WHAT YOU NEED TO DO:
Go from the first line to the line with "boss_seat_thickness = 4.4" and return those lines verbatim, ends included.

DATA EXCERPT:
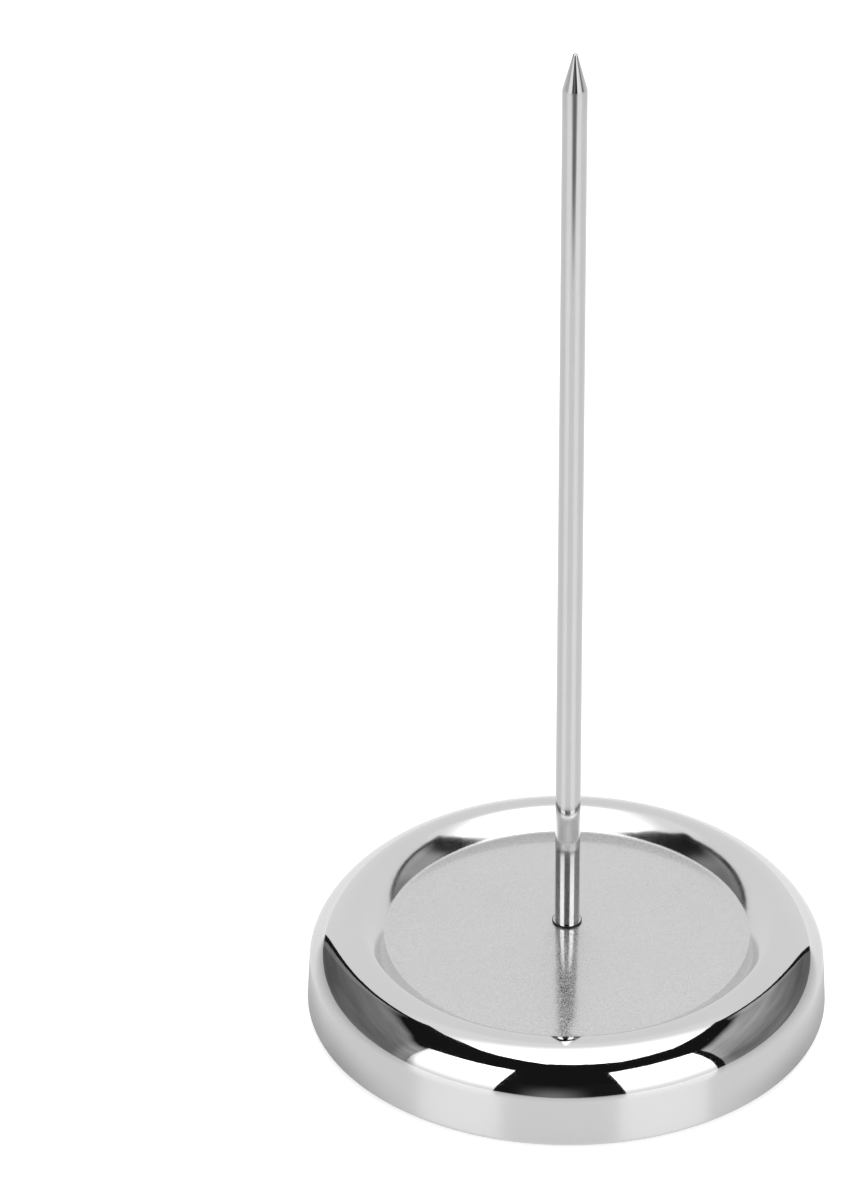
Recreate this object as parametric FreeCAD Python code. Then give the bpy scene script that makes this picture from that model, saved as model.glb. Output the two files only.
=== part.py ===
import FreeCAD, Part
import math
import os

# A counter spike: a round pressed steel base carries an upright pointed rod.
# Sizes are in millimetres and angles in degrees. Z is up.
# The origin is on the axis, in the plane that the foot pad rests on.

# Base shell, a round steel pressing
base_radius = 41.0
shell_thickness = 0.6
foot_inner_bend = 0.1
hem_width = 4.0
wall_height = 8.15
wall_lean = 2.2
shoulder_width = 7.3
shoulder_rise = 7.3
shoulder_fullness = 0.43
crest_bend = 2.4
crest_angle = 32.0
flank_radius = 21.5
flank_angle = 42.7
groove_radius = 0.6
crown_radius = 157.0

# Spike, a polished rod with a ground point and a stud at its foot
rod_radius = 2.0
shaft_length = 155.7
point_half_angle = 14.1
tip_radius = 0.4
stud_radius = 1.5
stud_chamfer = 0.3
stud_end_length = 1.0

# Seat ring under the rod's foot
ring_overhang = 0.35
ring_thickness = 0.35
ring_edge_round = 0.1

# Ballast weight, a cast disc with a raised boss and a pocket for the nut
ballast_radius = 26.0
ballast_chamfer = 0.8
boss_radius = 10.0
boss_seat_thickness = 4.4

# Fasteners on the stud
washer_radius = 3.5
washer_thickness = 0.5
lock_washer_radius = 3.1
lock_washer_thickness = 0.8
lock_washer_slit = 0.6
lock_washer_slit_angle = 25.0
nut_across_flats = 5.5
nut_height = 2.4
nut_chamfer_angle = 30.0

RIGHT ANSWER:
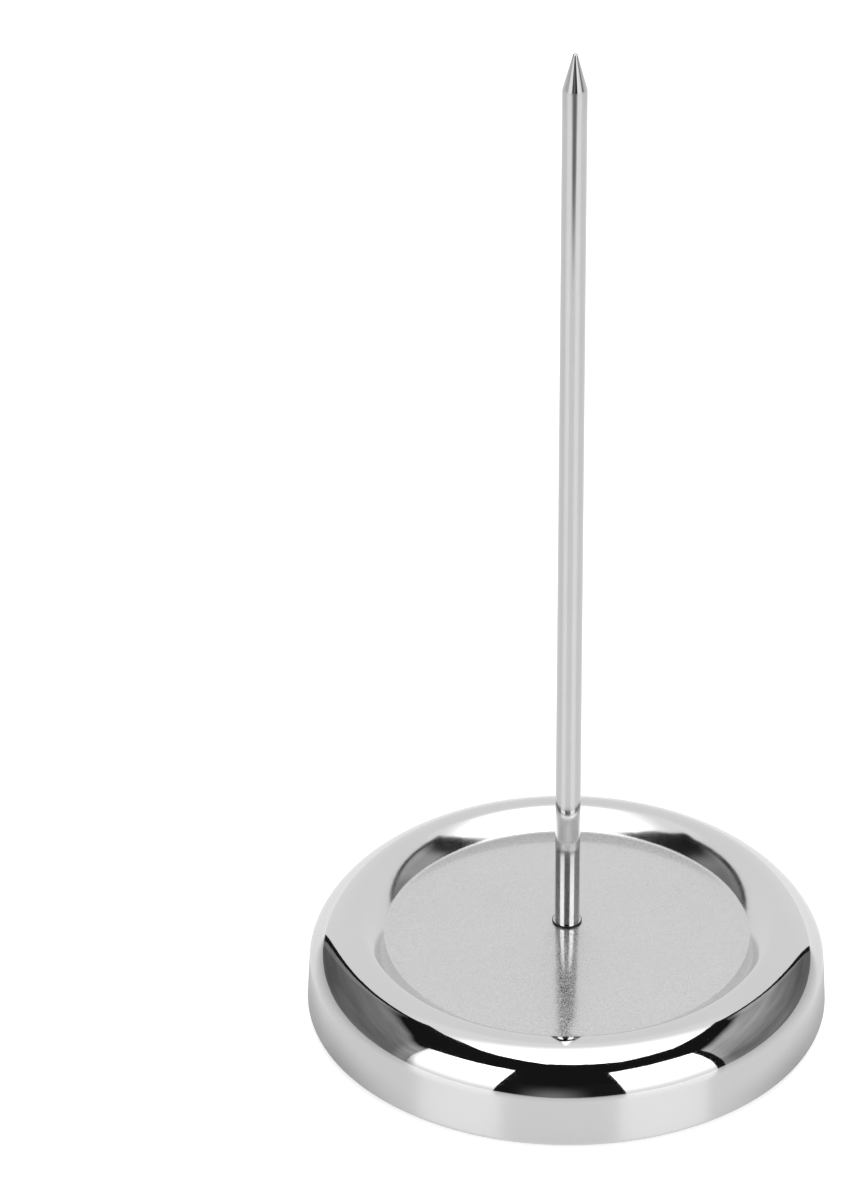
Recreate this object as parametric FreeCAD Python code. Then give the bpy scene script that makes this picture from that model, saved as model.glb. Output the two files only.
=== part.py ===
import FreeCAD, Part
import math
import os

# A counter spike: a round pressed steel base carries an upright pointed rod.
# Sizes are in millimetres and angles in degrees. Z is up.
# The origin is on the axis, in the plane that the foot pad rests on.

# Base shell, a round steel pressing
base_radius = 41.0
shell_thickness = 0.6
foot_inner_bend = 0.1
hem_width = 4.0
wall_height = 8.15
wall_lean = 2.2
shoulder_width = 7.3
shoulder_rise = 7.3
shoulder_fullness = 0.43
crest_bend = 2.4
crest_angle = 32.0
flank_radius = 21.5
flank_angle = 42.7
groove_radius = 0.6
crown_radius = 157.0

# Spike, a polished rod with a ground point and a stud at its foot
rod_radius = 2.0
shaft_length = 155.7
point_half_angle = 14.1
tip_radius = 0.4
stud_radius = 1.5
stud_chamfer = 0.3
stud_end_length = 1.0

# Seat ring under the rod's foot
ring_overhang = 0.35
ring_thickness = 0.35
ring_edge_round = 0.1

# Ballast weight, a cast disc with a raised boss and a pocket for the nut
ballast_radius = 26.0
ballast_chamfer = 0.8
boss_radius = 10.0
boss_seat_thickness = 4.4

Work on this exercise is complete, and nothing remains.